• _Requirement_
Reproduce the full listing that appears beneath this instruction exactly.

• _Source data_
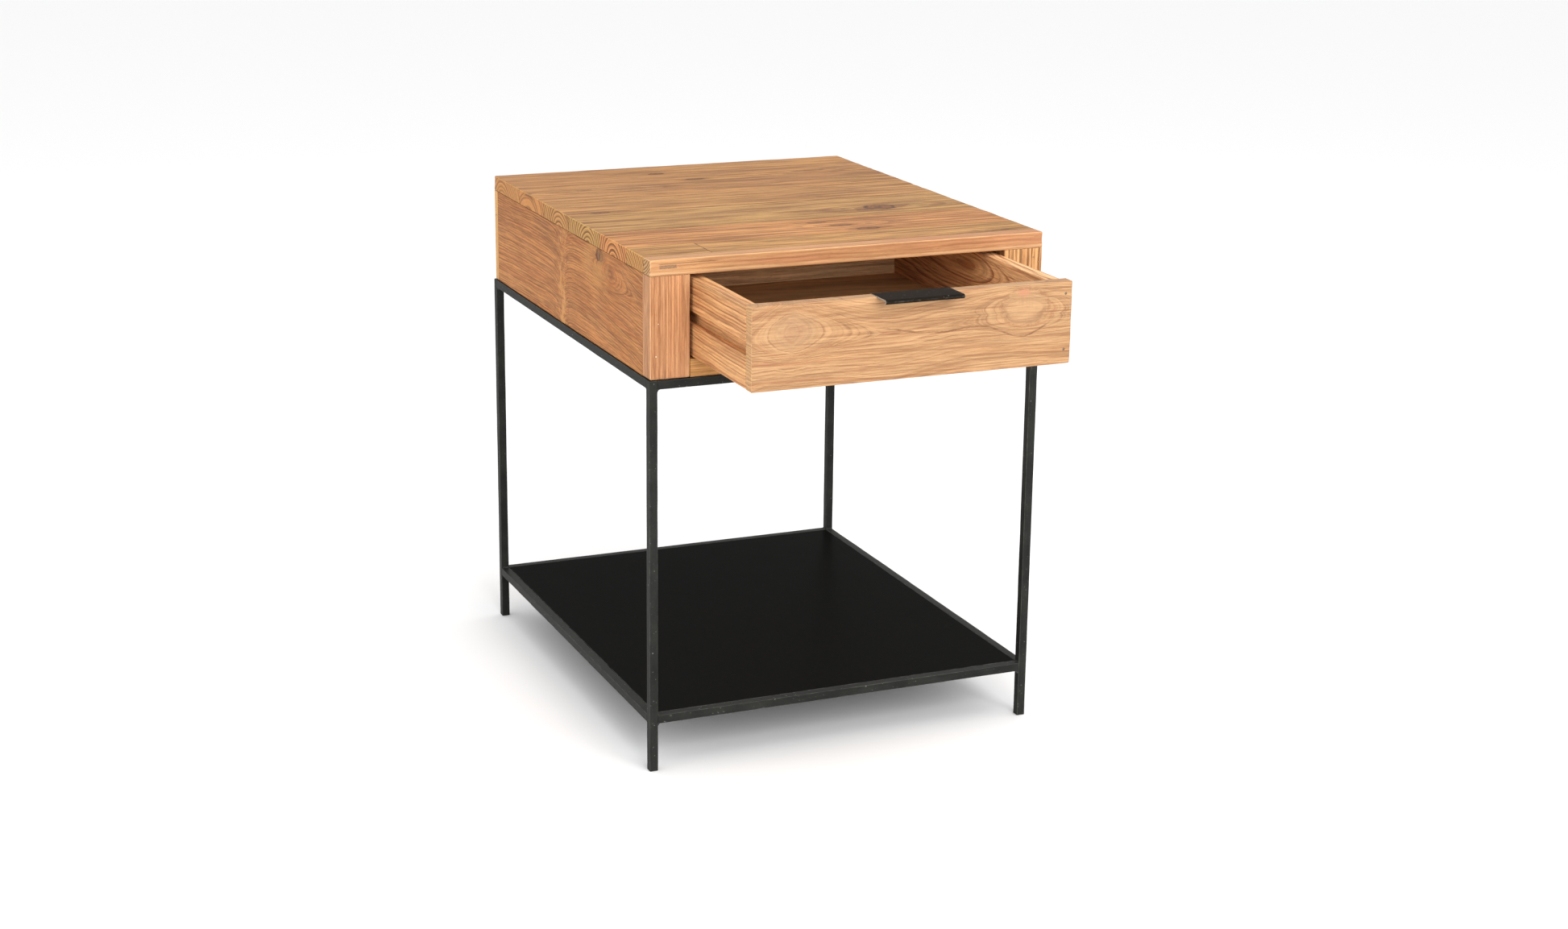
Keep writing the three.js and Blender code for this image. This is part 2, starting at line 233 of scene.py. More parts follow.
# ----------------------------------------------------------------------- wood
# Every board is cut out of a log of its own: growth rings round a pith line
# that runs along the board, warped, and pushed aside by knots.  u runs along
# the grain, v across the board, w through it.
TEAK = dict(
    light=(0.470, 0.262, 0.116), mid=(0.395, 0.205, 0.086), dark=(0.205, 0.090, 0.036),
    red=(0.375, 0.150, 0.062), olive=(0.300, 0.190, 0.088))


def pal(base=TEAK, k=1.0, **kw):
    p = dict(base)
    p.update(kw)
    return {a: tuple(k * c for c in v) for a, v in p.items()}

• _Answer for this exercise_
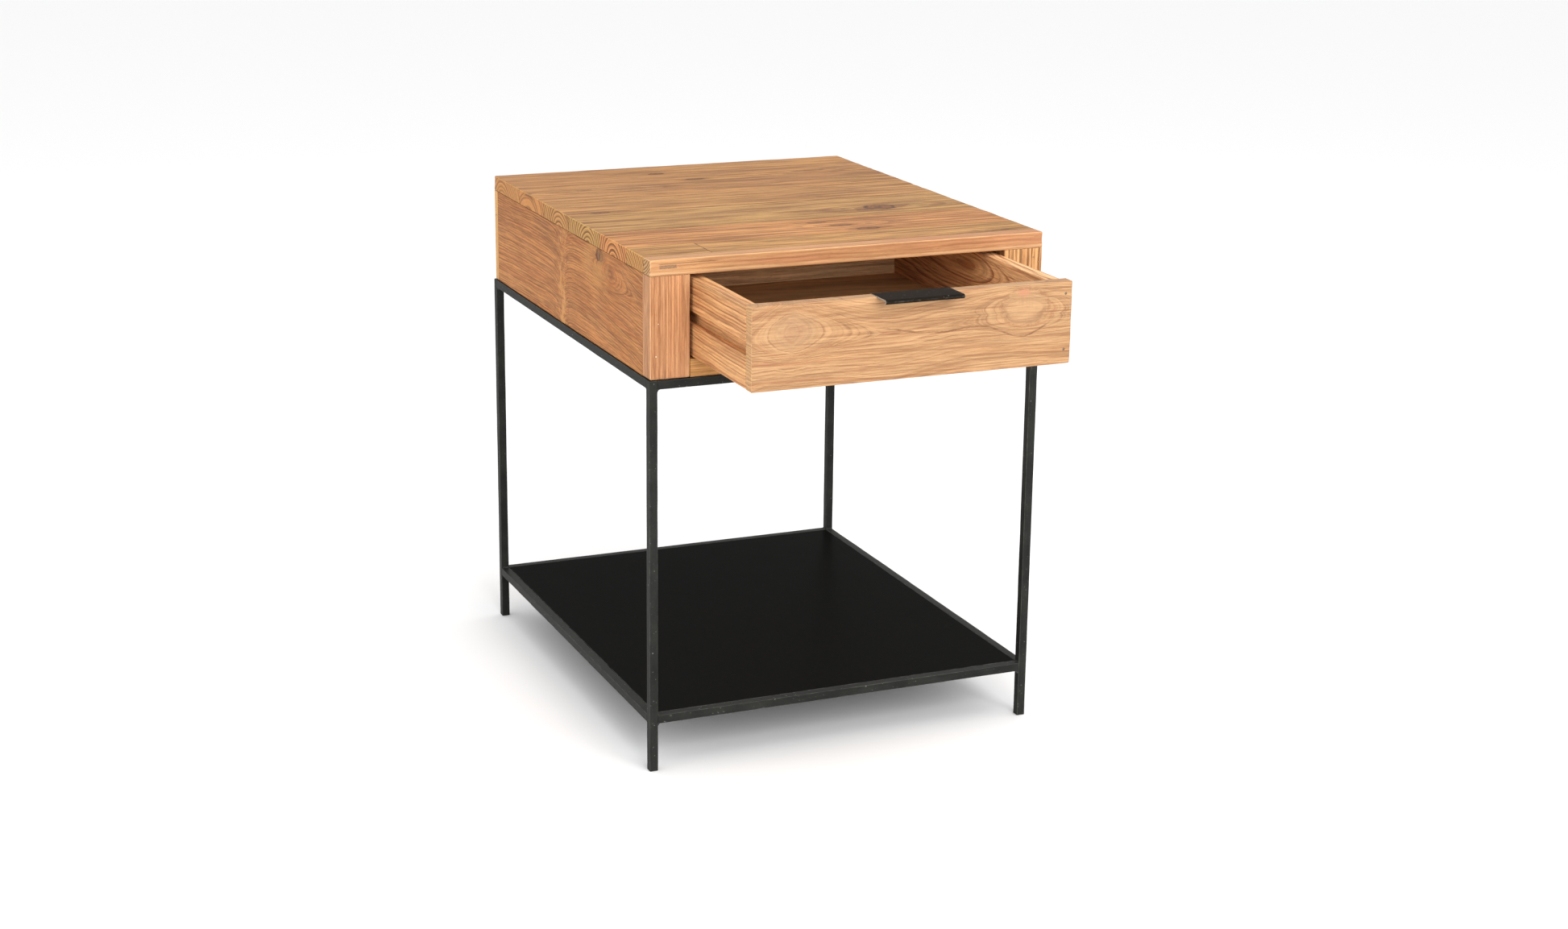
Keep writing the three.js and Blender code for this image. This is part 2, starting at line 233 of scene.py. More parts follow.
# ----------------------------------------------------------------------- wood
# Every board is cut out of a log of its own: growth rings round a pith line
# that runs along the board, warped, and pushed aside by knots.  u runs along
# the grain, v across the board, w through it.
TEAK = dict(
    light=(0.470, 0.262, 0.116), mid=(0.395, 0.205, 0.086), dark=(0.205, 0.090, 0.036),
    red=(0.375, 0.150, 0.062), olive=(0.300, 0.190, 0.088))


def pal(base=TEAK, k=1.0, **kw):
    p = dict(base)
    p.update(kw)
    return {a: tuple(k * c for c in v) for a, v in p.items()}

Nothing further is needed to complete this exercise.